THE EXERCISE: Within the records below, reproduce without change the lines from the line that has "Turn this picture" through the line that has "rim_z = 415; // [345:1:500]", and only those.

****************

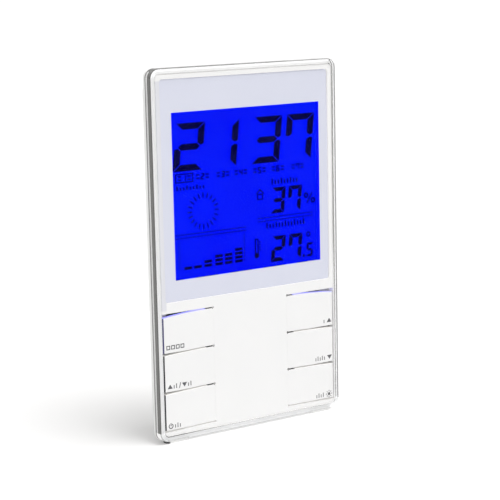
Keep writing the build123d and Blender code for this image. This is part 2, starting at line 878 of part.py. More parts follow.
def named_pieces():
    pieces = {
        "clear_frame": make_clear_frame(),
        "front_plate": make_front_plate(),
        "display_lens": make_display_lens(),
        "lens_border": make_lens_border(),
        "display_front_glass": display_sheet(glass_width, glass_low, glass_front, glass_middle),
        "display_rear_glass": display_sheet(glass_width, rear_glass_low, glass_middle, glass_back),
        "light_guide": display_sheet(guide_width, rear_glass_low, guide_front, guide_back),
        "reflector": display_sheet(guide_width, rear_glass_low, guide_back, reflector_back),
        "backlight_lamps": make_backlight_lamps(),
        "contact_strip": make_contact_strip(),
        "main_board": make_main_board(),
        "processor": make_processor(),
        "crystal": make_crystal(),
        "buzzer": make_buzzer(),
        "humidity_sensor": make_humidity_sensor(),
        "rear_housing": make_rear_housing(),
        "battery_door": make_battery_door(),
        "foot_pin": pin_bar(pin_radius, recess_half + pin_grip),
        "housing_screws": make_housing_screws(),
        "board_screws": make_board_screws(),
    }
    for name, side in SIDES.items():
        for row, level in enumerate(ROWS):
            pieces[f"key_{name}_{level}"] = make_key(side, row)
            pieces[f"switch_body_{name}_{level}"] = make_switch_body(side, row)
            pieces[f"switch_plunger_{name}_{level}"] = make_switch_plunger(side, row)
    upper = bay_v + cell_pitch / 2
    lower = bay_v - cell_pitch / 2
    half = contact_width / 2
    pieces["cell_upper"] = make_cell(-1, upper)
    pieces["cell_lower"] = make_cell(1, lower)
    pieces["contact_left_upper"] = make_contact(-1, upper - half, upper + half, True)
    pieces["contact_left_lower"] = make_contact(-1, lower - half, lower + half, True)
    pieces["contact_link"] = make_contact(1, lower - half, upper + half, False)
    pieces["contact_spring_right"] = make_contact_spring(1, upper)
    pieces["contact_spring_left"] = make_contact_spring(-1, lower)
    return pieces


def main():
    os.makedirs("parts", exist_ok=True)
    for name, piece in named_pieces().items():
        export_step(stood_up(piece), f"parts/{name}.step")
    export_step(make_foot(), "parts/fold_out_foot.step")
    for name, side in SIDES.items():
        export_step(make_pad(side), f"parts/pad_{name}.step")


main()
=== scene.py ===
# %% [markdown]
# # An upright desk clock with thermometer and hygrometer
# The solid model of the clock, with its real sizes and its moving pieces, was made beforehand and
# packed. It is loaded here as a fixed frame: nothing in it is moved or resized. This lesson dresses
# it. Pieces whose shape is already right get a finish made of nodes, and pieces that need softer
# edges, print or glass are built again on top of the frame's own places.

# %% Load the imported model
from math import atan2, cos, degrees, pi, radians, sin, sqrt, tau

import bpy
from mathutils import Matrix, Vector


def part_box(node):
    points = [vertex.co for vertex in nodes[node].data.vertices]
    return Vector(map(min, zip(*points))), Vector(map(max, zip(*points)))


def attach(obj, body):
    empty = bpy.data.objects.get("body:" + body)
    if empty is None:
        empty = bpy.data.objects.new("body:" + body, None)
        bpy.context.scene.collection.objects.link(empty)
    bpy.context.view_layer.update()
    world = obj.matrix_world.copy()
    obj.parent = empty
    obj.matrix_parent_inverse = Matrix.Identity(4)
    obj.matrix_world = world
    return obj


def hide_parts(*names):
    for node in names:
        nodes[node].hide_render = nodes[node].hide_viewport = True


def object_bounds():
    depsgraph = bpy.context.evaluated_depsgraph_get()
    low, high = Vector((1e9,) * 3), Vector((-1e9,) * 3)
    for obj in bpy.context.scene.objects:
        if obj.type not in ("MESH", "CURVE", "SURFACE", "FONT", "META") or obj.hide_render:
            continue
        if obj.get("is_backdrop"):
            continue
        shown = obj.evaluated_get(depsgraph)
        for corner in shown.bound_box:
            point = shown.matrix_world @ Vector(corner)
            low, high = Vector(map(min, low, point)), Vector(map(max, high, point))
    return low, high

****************

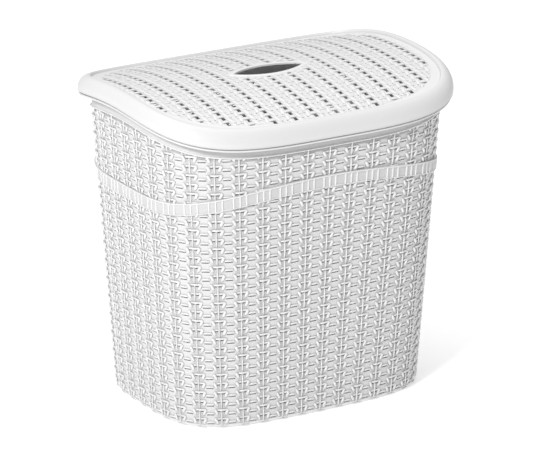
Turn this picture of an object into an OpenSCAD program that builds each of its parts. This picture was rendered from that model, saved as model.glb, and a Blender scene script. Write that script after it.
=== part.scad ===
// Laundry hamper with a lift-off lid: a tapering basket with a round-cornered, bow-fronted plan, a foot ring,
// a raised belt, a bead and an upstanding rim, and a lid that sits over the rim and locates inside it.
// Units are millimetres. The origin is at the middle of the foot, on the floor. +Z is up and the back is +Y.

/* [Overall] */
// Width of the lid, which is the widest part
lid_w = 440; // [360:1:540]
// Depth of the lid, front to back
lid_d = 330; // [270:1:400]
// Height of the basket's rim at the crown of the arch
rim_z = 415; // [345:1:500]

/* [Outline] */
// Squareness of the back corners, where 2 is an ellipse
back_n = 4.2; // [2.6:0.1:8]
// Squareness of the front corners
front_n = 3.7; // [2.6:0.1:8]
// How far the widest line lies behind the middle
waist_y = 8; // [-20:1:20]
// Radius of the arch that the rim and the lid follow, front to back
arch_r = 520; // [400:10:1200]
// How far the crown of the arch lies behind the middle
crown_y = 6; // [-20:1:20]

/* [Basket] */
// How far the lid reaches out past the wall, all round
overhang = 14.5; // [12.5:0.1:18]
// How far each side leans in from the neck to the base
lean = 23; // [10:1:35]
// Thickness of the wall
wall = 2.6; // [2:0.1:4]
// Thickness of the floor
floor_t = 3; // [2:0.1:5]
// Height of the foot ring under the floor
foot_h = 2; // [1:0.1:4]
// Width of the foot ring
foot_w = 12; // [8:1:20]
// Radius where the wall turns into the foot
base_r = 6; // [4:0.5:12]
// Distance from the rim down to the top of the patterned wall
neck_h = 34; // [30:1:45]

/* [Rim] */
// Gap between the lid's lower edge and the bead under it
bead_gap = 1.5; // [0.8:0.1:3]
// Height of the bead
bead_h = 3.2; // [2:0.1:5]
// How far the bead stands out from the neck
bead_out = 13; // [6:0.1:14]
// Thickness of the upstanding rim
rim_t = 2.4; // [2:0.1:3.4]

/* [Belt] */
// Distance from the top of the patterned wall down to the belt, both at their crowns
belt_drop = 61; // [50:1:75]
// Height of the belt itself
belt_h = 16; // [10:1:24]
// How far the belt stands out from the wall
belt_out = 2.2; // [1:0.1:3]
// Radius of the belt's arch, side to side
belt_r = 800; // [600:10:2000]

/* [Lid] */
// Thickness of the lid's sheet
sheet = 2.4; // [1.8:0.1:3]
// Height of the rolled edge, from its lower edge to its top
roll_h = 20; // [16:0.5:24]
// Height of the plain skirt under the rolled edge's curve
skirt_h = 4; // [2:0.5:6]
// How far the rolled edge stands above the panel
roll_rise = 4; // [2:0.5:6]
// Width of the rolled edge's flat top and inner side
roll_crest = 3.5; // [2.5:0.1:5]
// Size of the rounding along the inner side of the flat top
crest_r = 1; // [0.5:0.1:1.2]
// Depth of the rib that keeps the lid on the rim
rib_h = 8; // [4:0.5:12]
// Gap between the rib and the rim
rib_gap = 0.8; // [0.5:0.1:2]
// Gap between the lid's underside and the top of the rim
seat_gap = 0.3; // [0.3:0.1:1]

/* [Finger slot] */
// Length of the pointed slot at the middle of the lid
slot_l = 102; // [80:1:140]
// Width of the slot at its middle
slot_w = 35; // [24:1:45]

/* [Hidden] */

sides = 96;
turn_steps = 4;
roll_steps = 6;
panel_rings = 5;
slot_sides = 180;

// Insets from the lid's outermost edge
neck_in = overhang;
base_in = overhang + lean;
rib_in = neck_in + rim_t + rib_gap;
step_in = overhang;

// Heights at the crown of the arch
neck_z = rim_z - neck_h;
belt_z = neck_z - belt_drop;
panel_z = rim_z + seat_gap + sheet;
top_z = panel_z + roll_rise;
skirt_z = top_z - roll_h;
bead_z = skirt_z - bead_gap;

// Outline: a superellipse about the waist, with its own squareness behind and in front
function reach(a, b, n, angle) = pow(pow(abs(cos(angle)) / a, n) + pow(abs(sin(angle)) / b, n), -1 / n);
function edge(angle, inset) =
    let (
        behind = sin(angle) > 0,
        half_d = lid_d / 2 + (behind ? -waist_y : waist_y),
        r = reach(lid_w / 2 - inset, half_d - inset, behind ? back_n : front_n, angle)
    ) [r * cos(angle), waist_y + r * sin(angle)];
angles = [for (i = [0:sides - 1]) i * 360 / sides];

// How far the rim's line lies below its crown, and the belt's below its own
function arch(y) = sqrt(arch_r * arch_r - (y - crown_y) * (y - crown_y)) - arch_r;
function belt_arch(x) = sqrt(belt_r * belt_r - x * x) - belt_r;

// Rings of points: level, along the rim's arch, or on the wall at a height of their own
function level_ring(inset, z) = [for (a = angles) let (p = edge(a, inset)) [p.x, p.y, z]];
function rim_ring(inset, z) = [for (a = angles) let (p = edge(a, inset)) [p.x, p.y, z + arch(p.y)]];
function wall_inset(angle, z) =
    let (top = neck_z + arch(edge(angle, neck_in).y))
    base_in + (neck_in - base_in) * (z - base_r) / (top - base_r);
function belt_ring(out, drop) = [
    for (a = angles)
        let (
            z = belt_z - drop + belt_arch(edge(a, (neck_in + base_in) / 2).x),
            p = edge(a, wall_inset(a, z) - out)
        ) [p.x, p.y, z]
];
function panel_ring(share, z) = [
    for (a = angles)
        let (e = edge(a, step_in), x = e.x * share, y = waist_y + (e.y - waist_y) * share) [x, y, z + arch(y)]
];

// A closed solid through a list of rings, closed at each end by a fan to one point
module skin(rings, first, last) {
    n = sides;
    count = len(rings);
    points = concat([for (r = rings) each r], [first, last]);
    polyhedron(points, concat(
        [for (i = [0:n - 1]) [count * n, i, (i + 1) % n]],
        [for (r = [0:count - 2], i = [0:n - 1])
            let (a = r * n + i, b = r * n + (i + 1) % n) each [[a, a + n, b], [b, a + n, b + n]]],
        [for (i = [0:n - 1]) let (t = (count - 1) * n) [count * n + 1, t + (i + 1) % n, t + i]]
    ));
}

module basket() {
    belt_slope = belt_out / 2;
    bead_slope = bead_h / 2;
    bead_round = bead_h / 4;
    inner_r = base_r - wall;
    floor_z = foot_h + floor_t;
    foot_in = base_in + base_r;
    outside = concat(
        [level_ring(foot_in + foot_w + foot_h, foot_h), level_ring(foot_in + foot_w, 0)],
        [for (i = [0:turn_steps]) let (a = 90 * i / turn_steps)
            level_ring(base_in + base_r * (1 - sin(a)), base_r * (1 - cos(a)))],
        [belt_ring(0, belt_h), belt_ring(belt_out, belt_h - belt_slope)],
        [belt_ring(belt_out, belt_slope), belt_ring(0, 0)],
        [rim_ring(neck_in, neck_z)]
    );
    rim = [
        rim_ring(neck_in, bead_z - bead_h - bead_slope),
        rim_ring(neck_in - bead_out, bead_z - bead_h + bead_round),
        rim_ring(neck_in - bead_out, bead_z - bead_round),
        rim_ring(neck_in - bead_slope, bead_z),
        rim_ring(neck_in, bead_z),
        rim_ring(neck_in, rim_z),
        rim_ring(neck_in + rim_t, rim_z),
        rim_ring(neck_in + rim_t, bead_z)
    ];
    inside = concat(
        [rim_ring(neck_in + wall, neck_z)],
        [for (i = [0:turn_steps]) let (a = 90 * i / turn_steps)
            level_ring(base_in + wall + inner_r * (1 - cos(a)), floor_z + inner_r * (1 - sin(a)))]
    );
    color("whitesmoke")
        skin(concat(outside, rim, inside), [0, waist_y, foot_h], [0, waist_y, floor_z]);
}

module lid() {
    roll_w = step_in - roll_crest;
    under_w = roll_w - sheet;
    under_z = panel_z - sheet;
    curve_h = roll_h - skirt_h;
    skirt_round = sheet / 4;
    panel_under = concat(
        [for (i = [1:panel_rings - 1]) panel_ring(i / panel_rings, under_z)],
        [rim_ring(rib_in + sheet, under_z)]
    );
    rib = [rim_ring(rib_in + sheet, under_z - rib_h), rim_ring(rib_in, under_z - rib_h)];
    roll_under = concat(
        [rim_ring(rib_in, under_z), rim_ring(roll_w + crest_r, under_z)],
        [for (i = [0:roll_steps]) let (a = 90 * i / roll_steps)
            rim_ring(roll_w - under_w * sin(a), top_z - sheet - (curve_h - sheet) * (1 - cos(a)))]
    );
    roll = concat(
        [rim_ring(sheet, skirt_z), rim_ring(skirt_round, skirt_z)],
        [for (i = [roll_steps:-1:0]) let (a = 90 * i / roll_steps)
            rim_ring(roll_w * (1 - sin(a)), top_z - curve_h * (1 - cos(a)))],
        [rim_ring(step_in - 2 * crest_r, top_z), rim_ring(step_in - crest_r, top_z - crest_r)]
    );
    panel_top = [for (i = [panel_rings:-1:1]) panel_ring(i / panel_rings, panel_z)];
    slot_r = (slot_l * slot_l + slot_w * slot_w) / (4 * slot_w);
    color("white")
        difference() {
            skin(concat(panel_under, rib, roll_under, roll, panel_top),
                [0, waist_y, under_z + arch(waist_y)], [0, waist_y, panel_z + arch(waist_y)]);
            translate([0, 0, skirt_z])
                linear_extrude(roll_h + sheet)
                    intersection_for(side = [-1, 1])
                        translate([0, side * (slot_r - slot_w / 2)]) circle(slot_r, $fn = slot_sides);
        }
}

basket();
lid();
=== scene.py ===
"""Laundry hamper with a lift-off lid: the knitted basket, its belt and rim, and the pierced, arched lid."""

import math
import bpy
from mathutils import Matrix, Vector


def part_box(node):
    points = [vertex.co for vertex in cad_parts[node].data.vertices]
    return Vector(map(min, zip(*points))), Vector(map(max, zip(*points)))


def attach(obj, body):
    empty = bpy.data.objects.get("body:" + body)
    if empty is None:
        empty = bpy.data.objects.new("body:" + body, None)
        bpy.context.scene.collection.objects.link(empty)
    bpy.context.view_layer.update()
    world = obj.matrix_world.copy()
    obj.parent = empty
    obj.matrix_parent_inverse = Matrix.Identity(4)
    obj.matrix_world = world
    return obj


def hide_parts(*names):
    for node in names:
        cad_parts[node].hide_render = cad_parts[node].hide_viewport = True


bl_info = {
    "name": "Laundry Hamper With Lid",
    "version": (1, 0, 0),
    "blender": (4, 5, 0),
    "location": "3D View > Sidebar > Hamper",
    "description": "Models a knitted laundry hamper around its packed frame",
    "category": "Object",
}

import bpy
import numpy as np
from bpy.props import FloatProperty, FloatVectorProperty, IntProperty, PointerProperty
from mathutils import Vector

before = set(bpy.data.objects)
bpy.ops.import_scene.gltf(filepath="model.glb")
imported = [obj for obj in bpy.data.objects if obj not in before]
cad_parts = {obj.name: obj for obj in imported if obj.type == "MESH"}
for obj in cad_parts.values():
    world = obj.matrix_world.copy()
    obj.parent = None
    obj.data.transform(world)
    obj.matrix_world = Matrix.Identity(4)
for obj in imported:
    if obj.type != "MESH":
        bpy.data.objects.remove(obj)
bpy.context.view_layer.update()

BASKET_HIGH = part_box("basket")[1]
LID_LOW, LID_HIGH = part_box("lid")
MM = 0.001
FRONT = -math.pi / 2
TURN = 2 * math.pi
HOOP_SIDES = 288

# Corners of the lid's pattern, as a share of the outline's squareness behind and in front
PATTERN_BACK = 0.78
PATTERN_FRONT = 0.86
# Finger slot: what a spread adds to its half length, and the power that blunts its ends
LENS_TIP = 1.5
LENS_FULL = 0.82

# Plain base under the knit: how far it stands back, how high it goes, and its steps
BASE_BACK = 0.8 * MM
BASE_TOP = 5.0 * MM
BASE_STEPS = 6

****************

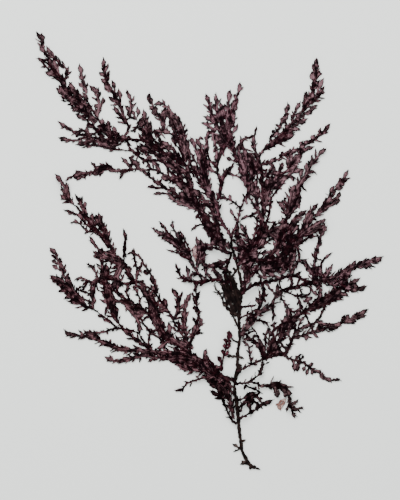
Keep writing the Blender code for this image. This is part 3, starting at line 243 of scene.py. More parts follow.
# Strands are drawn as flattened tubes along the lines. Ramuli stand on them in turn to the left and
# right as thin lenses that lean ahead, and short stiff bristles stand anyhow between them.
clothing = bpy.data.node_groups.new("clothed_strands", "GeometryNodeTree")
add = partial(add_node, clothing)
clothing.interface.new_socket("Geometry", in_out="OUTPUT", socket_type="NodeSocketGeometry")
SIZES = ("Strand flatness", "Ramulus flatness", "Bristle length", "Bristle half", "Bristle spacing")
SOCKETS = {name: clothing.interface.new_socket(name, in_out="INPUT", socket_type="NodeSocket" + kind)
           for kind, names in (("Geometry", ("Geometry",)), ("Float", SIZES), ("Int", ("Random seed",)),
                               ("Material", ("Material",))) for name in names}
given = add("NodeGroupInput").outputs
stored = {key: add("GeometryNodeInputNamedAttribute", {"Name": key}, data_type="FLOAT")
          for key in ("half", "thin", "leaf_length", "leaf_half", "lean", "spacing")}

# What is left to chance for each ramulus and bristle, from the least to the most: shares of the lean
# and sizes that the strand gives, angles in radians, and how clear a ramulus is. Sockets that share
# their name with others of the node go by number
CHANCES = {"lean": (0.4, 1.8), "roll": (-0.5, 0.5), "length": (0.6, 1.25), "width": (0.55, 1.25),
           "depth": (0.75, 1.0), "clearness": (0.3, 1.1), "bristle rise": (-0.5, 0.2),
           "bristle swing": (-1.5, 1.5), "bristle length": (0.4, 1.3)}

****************

ANSWER TO THE EXERCISE:
Turn this picture of an object into an OpenSCAD program that builds each of its parts. This picture was rendered from that model, saved as model.glb, and a Blender scene script. Write that script after it.
=== part.scad ===
// Laundry hamper with a lift-off lid: a tapering basket with a round-cornered, bow-fronted plan, a foot ring,
// a raised belt, a bead and an upstanding rim, and a lid that sits over the rim and locates inside it.
// Units are millimetres. The origin is at the middle of the foot, on the floor. +Z is up and the back is +Y.

/* [Overall] */
// Width of the lid, which is the widest part
lid_w = 440; // [360:1:540]
// Depth of the lid, front to back
lid_d = 330; // [270:1:400]
// Height of the basket's rim at the crown of the arch
rim_z = 415; // [345:1:500]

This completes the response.